Horizon Worlds is far from a fully realized metaverse, a future internet where online experiences like chatting to a friend would eventually feel face-to-face thanks to virtual reality (VR) headsets.
But headset-wearing users in the United States and Canada can now gather with friends or others, play games and build their own virtual worlds on Horizon as long as they are 18 years old and have the proper equipment.
Since last year a testing version of the platform has been available to a limited number of users.
Facebook renamed its parent company to Meta in October to emphasize its aim to shift from scandal-prone social media platform to its virtual reality vision for its future.
“We want Horizon Worlds to be a safe and respectful environment, so everyone must follow our Conduct in VR Policy,” Meta said in announcing the opening.

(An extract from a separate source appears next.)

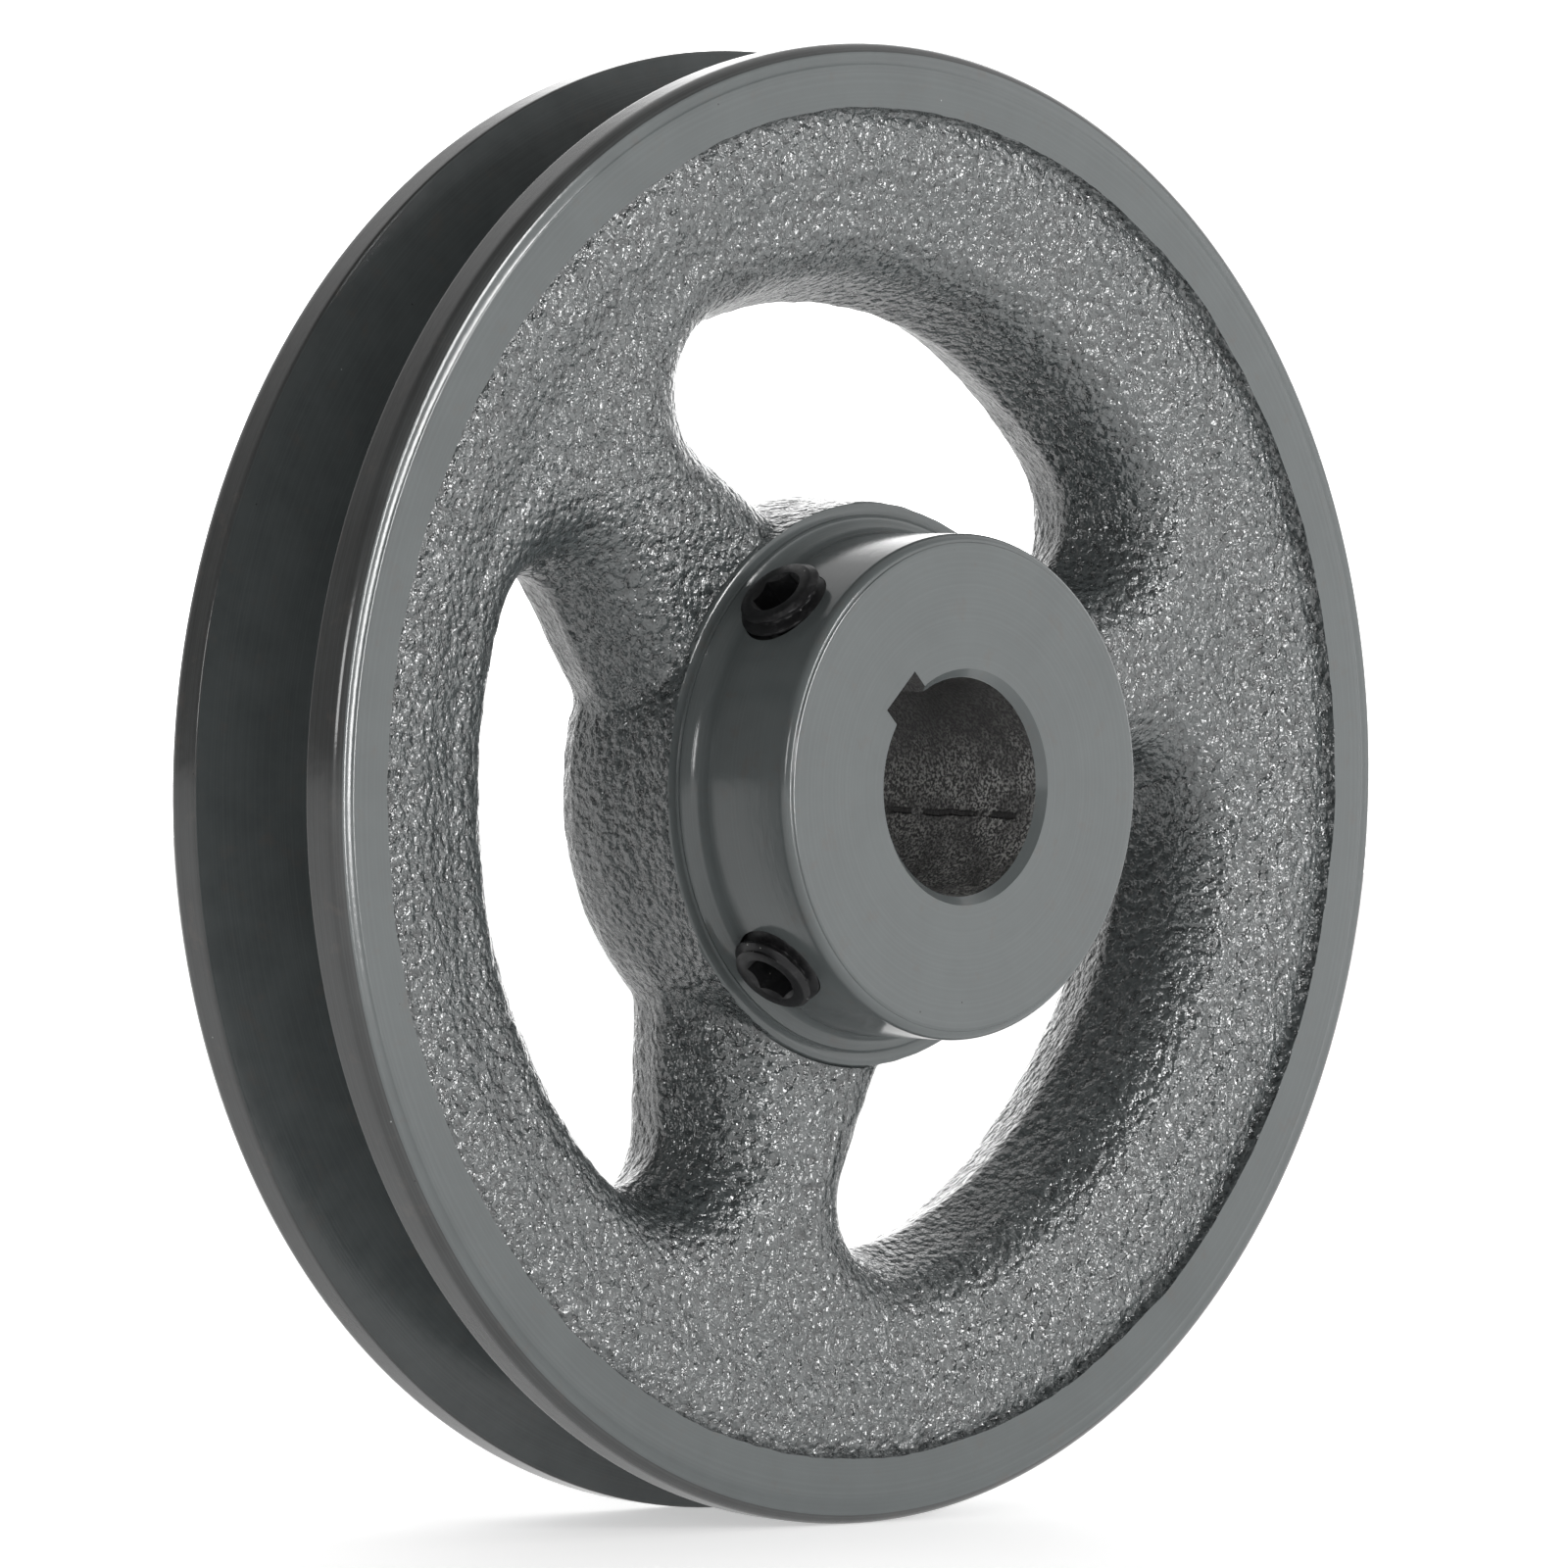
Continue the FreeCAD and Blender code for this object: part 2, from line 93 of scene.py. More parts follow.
@dataclass(frozen=True)
class Wire:
    """One output of a node. Arithmetic on it adds Math nodes."""

    recipe: "Recipe"
    socket: bpy.types.NodeSocket

    def maths(self, operation: str, *values: Any) -> "Wire":
        """A Math node that takes these values in order."""
        return self.recipe.node("ShaderNodeMath", {"operation": operation}, dict(enumerate(values)))

    def __add__(self, other: Any) -> "Wire":
        """The sum."""
        return self.maths("ADD", self, other)

    __radd__ = __add__

    def __sub__(self, other: Any) -> "Wire":
        """The difference."""
        return self.maths("SUBTRACT", self, other)

    def __rsub__(self, other: Any) -> "Wire":
        """The difference, the other way round."""
        return self.maths("SUBTRACT", other, self)

    def __mul__(self, other: Any) -> "Wire":
        """The product."""
        return self.maths("MULTIPLY", self, other)

    __rmul__ = __mul__

    def __pow__(self, other: Any) -> "Wire":
        """The power."""
        return self.maths("POWER", self, other)

    def __abs__(self) -> "Wire":
        """The size without its sign."""
        return self.maths("ABSOLUTE", self)

    def ramp(self, low: float, high: float, start: float = 0.0, end: float = 1.0) -> "Wire":
        """A smooth step.

        Args:
            low: The value at which the step starts.
            high: The value at which the step ends.
            start: The result up to the step.
            end: The result beyond the step.

        Returns:
            The stepped value.
        """
        return self.recipe.node(
            "ShaderNodeMapRange",
            {"interpolation_type": "SMOOTHSTEP"},
            {"Value": self, "From Min": low, "From Max": high, "To Min": start, "To Max": end},
        )


class Recipe:
    """A material or a surrounding under construction."""

    def __init__(self, owner: bpy.types.Material | bpy.types.World) -> None:
        """Starts with no nodes.

        Args:
            owner: What the nodes belong to.
        """
        self.owner = owner
        owner.use_nodes = True
        self.tree = owner.node_tree
        self.tree.nodes.clear()

    def node(
        self,
        kind: str,
        settings: dict[str, Any] | None = None,
        sockets: dict[str | int, Any] | None = None,
        output: str | int = 0,
    ) -> Wire:
        """Adds a node.

        Args:
            kind: The node's type.
            settings: Its properties, set before its sockets.
            sockets: Values or wires for its inputs, by name or by number.
            output: The output that is wanted.

        Returns:
            That output.
        """
        made = self.tree.nodes.new(kind)
        for key, value in (settings or {}).items():
            setattr(made, key, value)
        for key, value in (sockets or {}).items():
            if isinstance(value, Wire):
                self.tree.links.new(value.socket, made.inputs[key])
            else:
                made.inputs[key].default_value = value
        return Wire(self, made.outputs[output])

    def place(self) -> Wire:
        """The point on the object, in metres."""
        return self.node("ShaderNodeTexCoord", output="Object")

    def axes(self) -> tuple[Wire, Wire, Wire]:
        """The point's x, y and z, in metres."""
        where = self.place()
        return tuple(self.node("ShaderNodeSeparateXYZ", {}, {0: where}, axis) for axis in "XYZ")

    def noise(self, grain_mm: float, detail: float = 2.0, roughness: float = 0.5) -> Wire:
        """Even noise from 0 to 1 with a grain of this size."""
        sockets = {"Vector": self.place(), "Scale": 1 / (grain_mm * MM)}
        sockets |= {"Detail": detail, "Roughness": roughness}
        return self.node("ShaderNodeTexNoise", {}, sockets)

    def cells(self, grain_mm: float, smoothness: float = 0.5) -> Wire:
        """The distance to the nearest of many scattered points, rounded off between them."""
        sockets = {"Vector": self.place(), "Scale": 1 / (grain_mm * MM), "Smoothness": smoothness}
        return self.node("ShaderNodeTexVoronoi", {"feature": "SMOOTH_F1"}, sockets)

    def specks(self, spacing_mm: float, size: float, share: float) -> Wire:
        """Scattered round specks.

        Args:
            spacing_mm: The spacing of the places where a speck may be.
            size: A speck's radius as a share of the spacing.
            share: The share of the places that have one.

        Returns:
            1 on a speck and 0 elsewhere.
        """
        sockets = {"Vector": self.place(), "Scale": 1 / (spacing_mm * MM)}
        cell = self.node("ShaderNodeTexVoronoi", {"feature": "F1"}, sockets)
        chance = self.node("ShaderNodeSeparateColor", {}, {0: Wire(self, cell.socket.node.outputs["Color"])})
        return cell.ramp(size, size * 0.6) * chance.maths("LESS_THAN", chance, share)

    def mix(self, factor: Any, first: Any, second: Any) -> Wire:
        """A colour between two colours. Plain colours may be given as three numbers."""
        a, b = ((*c, 1.0) if isinstance(c, tuple) else c for c in (first, second))
        return self.node("ShaderNodeMix", {"data_type": "RGBA"}, {0: factor, 6: a, 7: b}, 2)

    def bump(self, height: Wire, depth_mm: float, under: Wire | None = None) -> Wire:
        """A surface disturbed by a height from 0 to 1."""
        sockets: dict[str | int, Any] = {"Height": height, "Distance": depth_mm * MM, "Strength": 1.0}
        if under:
            sockets["Normal"] = under
        return self.node("ShaderNodeBump", {}, sockets)

    def close(self, shader: str, output: str, sockets: dict[str | int, Any]) -> Any:
        """Ends in a shader.

        Args:
            shader: The shader's node type.
            output: The output's node type.
            sockets: Values or wires for the shader's inputs.

        Returns:
            The finished owner of the nodes.
        """
        made = self.node(shader, {}, sockets)
        self.tree.links.new(made.socket, self.tree.nodes.new(output).inputs["Surface"])
        return self.owner

    def painted(self, sockets: dict[str | int, Any]) -> bpy.types.Material:
        """Ends in a Principled shader with these values or wires for its inputs."""
        return self.close("ShaderNodeBsdfPrincipled", "ShaderNodeOutputMaterial", sockets)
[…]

“You have several safety options… which lets you take a break and then block, mute or report people,” it added.
Meta-owned platforms Facebook and Instagram have been fighting to put behind them a crisis unleashed in September by reams of internal studies leaked to journalists and US authorities by whistleblower Frances Haugen.
The documents underpinned damaging articles that generally argued the firm knew its products could harm users, but chose growth over safety.
The firm’s metaverse push also includes tools for remote working, which has boomed during the pandemic.
Facebook in August unveiled technology for “workrooms,” allowing remote collaboration for people using its Oculus virtual reality gear.
The “Horizon Workrooms” project makes it possible to switch back and forth from virtual reality to web conferencing to adapt to different situations.